Есть соблазн вспомнить еще о Льве Толстом. В самом деле, героиня его «Воскресения» — красивая женщина, так сказать, выдрессированная мужчинами и приученная считать себя исключительно сексуальным объектом. В этом она видит свою силу и власть: «…Она была не только не последний, а очень важный человек»[65]. Сюжет «Воскресения» обегает две главные точки, начало и конец пути: мужчина бросает любящую девушку — проститутка убивает мужчину, покупающего ее тело. Казалось бы, булгаковская галактика охватывает и Л. Н. Толстого, тем более что «Воскресение» — книга антицерковная. Церковь обвиняется в искажении идей Христа, а все общество — в дурном устройстве, держащемся на зле и насилии. Тем не менее вряд ли можно думать, что Булгаков опирался на «Воскресение». Сходство я назвал бы не генетическим, а культурологическим; оно говорит о непреходящем значении всего круга идей для русской литературы XIX века, для русских мыслителей. Это, в общем-то, самое важное. Толстой и Булгаков — близкая родня, хотя Толстой считал половые отношения первородным злом и, в сущности, отказывался от разделения людей на мужчин и женщин. Выделенное женское начало, доброе или злое, никак не помещалось в его философеме[66].

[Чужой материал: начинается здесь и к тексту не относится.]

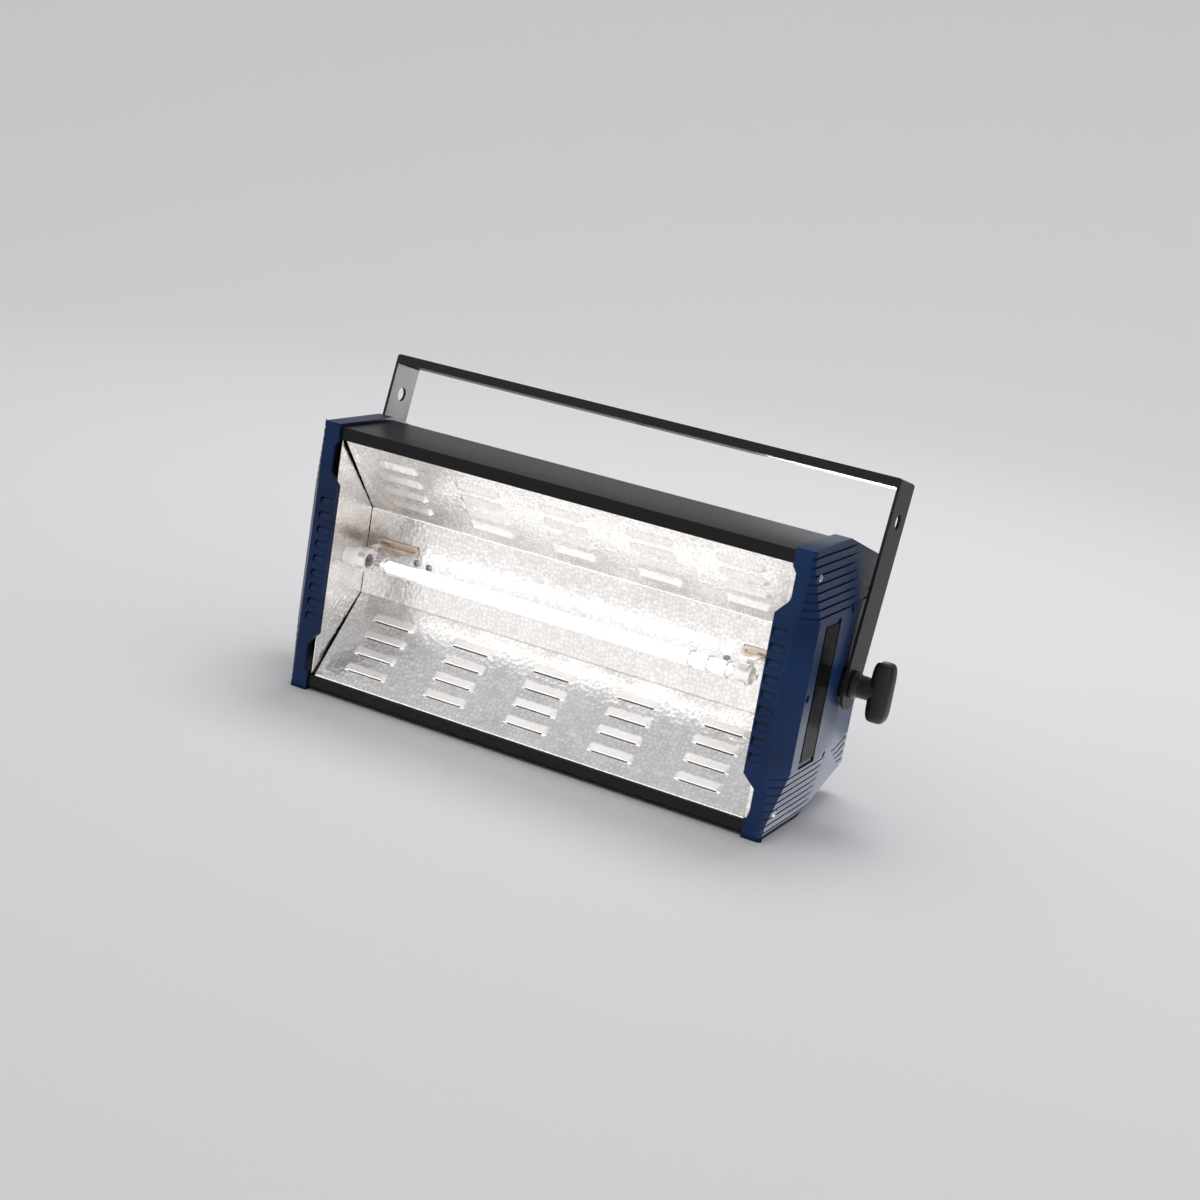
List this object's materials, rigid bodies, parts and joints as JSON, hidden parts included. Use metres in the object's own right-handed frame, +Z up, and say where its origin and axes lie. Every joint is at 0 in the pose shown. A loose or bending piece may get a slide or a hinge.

Тема страдания женщины, наказанной обществом, ассоциируется в «Мастере» не с «Воскресением», но снова с «Фаустом». С осуждением Фауста. Мы начали главу с этой точки — Маргарита происходит от Гретхен, соблазненной, купленной, убитой. Но в «Мастере» есть самостоятельный персонаж, олицетворяющий Гретхен-страдалицу, вынужденную преступницу. Это красавица Фрида, гостья на балу Воланда. «…Когда она служила в кафе, хозяин как-то ее зазвал в кладовую… она родила мальчика, унесла его в лес и засунула ему в рот платок… На суде она говорила, что ей нечем кормить ребенка» (685).
Строго говоря, Фрида происходит не от Гретхен, а от ее прототипа, девицы Брандт, гостиничной служанки во Франкфурте-на-Майне. Ее соблазнил хозяин, ее осудил городской суд, она была казнена публично главным палачом города — было это в юные годы Гете, и ее история вошла в хрестоматии[67].